The VNC protocol is very functional and robust as a cross platform solution. With many software solutions for many platforms, interchangeability is a clear advantage. Most of the business world runs Windows while some users prefer Mac OS X. The majority of IT setups run a variation of UNIX or Linux for their operating systems, this creates incompatibility in a business environment. Luckily VNC allows users running one operating system control and interact as if they are using a different operating system. This allows IT departments to help other areas of a business with any problems they run into with software they may be unfamiliar with.
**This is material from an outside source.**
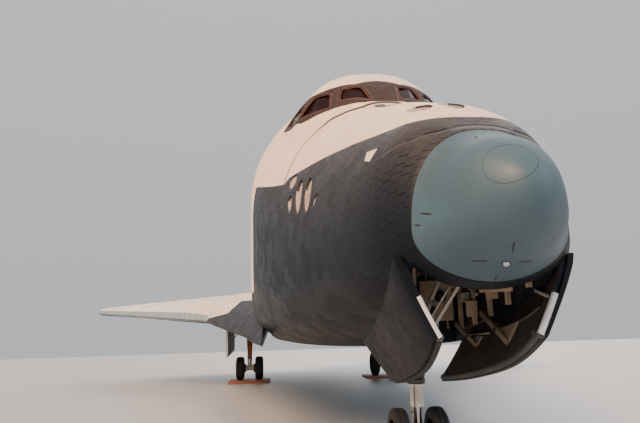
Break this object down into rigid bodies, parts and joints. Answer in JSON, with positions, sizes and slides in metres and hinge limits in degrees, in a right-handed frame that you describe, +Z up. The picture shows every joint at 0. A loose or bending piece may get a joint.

In a personal setting, VNC isn’t as flexible when compared to a business setting. Many users use VNC to access a desktop computer with intense applications from a less powerful laptop somewhere else in the house. The average user will have difficulty setting up a VNC server, especially if they don’t understand the basics of networking. The only way to make a connection to a VNC server is through a direct IP address. This makes both local and remote access rather difficult to set up. If a user wants to control a computer on a local network from the Internet they need to worry about dynamic IPs and port forwarding but with the simplicity of modern hardware and software, most people can overcome these initial issues.
Users interested in using VNC should check out some freeware VNC applications. For Windows and Linux, a simple but powerful VNC server and client is TightVNC. For Mac users, A VNC server is built right into OS X but a compatible client such as Chicken of the VNC must be used to connect using OS X. Each of these examples can connect to each other this makes them interchangeable. Sure the set up is a little tedious but anybody can benefit from a VNC setup. Don’t be shy, give VNC a go sometime.